>> start DATASET EXTRACT

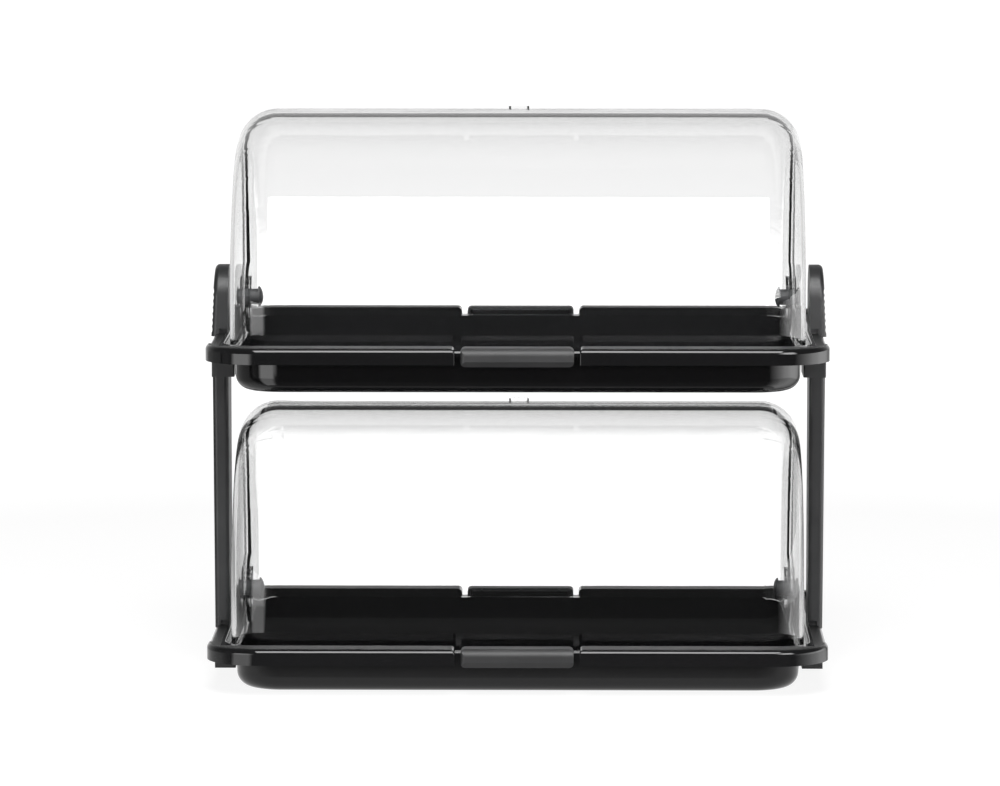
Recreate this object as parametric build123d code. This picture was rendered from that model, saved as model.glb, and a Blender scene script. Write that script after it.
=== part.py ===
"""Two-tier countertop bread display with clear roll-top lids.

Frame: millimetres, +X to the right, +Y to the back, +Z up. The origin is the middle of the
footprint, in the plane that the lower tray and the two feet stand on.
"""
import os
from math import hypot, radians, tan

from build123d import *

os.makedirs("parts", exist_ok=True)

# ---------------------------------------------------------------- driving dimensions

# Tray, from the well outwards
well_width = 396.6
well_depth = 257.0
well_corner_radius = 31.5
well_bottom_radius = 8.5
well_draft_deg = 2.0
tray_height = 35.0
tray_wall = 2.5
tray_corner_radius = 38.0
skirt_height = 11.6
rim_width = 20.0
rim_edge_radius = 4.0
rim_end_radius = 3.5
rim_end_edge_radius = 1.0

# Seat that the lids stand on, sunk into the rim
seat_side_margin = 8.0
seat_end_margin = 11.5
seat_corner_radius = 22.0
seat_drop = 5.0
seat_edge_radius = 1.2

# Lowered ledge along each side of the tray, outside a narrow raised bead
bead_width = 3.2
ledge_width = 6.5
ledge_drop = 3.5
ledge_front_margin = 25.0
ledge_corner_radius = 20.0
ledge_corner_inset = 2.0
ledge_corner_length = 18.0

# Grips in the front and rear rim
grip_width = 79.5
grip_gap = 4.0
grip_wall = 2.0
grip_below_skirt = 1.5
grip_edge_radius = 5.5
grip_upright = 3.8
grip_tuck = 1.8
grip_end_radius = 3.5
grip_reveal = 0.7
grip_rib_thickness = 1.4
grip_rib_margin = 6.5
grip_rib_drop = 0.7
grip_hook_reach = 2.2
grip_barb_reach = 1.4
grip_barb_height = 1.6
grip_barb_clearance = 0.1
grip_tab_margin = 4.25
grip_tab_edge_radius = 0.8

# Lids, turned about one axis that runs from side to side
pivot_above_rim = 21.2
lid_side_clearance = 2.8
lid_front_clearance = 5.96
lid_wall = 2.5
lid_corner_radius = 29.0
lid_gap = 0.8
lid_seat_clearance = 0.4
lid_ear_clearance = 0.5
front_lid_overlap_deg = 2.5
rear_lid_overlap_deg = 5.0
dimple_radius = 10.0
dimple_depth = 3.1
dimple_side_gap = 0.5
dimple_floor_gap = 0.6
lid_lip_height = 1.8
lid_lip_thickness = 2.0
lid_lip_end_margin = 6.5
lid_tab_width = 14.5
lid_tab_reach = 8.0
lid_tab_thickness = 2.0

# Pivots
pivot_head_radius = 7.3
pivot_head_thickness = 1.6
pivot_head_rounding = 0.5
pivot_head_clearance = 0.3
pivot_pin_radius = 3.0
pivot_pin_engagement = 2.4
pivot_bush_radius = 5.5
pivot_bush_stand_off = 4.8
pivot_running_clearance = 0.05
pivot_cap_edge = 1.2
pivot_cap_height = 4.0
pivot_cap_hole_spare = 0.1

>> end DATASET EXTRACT
>> start DATASET EXTRACT

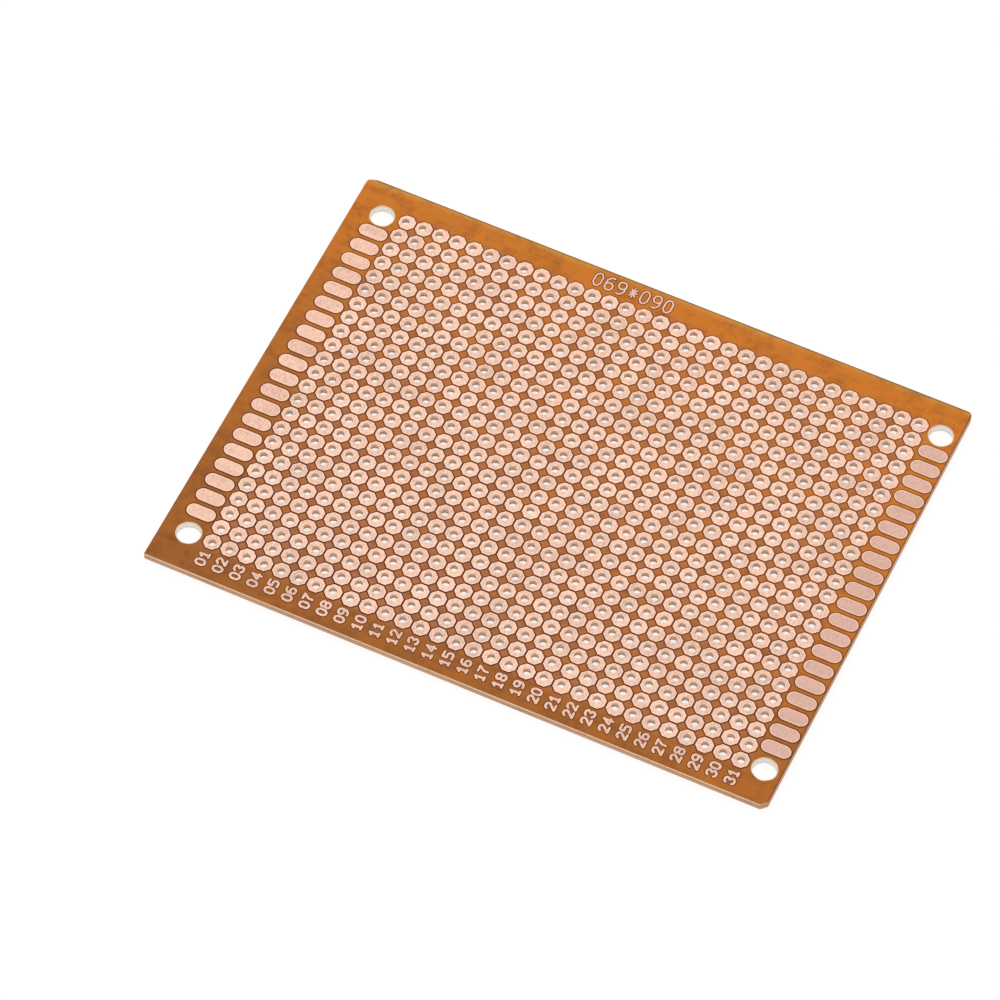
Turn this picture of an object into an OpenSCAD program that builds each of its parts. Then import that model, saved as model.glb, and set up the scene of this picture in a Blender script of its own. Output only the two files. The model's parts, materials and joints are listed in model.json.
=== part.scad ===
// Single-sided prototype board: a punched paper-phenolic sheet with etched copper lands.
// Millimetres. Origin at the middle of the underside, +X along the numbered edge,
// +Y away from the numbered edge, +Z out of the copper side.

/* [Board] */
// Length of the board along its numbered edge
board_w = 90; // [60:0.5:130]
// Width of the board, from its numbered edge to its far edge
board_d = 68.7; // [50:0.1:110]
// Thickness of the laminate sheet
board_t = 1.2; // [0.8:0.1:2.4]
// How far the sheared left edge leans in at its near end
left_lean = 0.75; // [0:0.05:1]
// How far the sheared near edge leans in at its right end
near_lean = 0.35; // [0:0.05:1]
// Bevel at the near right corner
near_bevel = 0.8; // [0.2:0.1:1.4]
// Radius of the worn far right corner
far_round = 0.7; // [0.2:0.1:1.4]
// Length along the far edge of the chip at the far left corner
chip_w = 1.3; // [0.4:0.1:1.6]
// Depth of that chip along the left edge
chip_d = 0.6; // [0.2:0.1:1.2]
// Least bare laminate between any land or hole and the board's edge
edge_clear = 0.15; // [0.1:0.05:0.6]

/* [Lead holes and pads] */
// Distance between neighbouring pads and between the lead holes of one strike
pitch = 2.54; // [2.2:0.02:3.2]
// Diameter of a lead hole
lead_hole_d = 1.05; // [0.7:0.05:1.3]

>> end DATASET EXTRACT
>> start DATASET EXTRACT

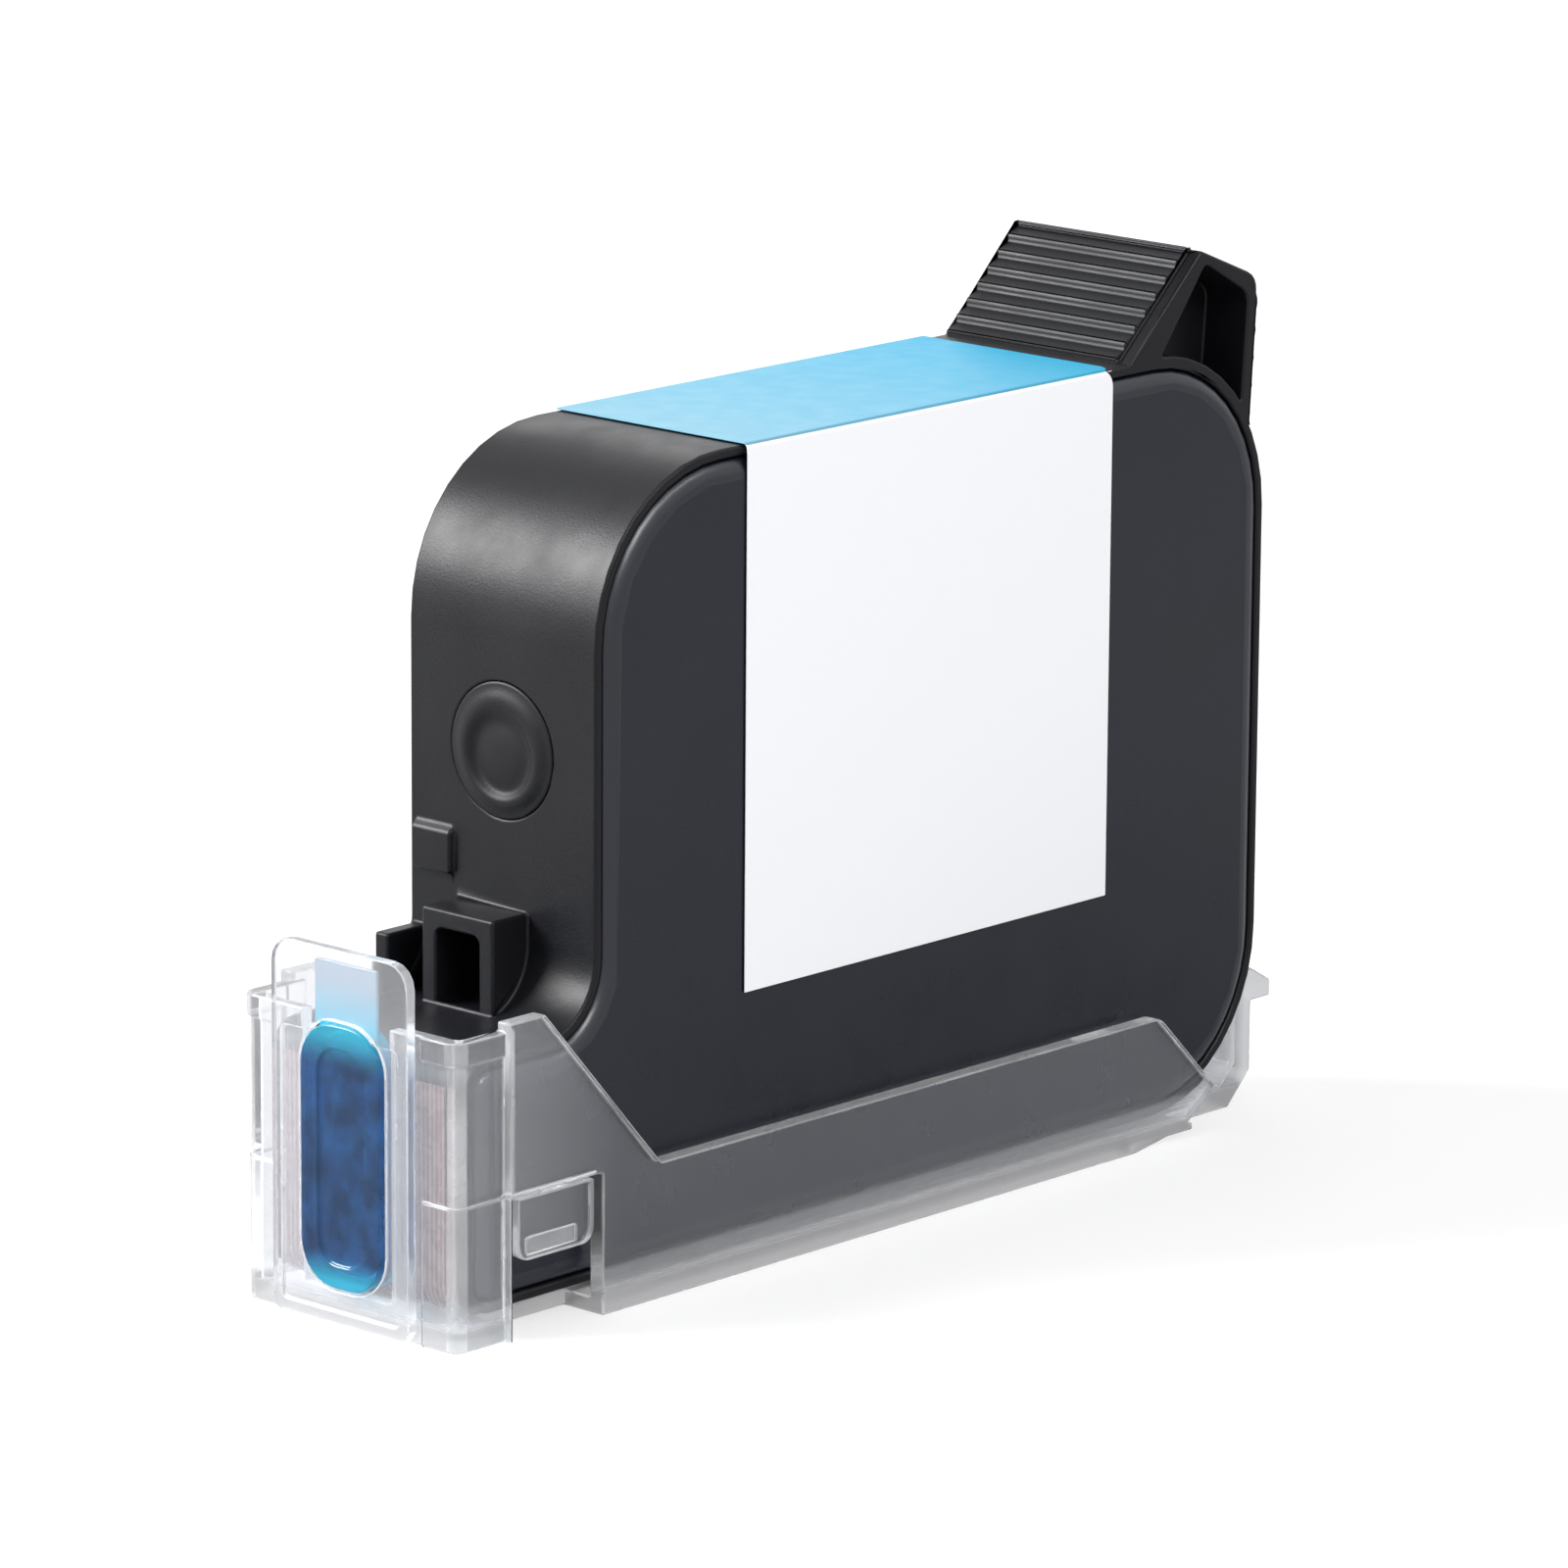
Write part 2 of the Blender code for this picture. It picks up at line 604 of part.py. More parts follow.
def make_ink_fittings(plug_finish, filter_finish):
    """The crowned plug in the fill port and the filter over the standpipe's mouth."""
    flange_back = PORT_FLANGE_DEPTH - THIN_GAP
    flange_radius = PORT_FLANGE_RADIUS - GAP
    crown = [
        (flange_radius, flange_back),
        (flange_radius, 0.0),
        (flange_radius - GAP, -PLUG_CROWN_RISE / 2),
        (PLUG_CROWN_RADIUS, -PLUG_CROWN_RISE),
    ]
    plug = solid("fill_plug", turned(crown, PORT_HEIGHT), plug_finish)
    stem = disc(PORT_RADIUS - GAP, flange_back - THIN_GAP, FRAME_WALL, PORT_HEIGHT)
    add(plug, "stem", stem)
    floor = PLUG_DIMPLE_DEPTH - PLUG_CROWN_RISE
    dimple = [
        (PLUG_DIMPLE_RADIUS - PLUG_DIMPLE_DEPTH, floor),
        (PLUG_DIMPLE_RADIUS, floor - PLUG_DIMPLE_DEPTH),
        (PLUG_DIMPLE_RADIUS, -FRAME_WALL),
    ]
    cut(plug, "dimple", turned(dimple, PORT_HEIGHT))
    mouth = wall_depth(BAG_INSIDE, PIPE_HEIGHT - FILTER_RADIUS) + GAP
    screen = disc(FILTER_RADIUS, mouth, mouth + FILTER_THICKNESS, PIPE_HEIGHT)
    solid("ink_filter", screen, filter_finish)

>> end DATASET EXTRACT

- **SHORT EXERCISE**: Only the lines from the one with "Recreate this object" up to the one with "from build123d import *" should be repeated, both included, exactly as they appear.

- **TASK OUTPUT**:
Recreate this object as parametric build123d code. This picture was rendered from that model, saved as model.glb, and a Blender scene script. Write that script after it.
=== part.py ===
"""Two-tier countertop bread display with clear roll-top lids.

Frame: millimetres, +X to the right, +Y to the back, +Z up. The origin is the middle of the
footprint, in the plane that the lower tray and the two feet stand on.
"""
import os
from math import hypot, radians, tan

from build123d import *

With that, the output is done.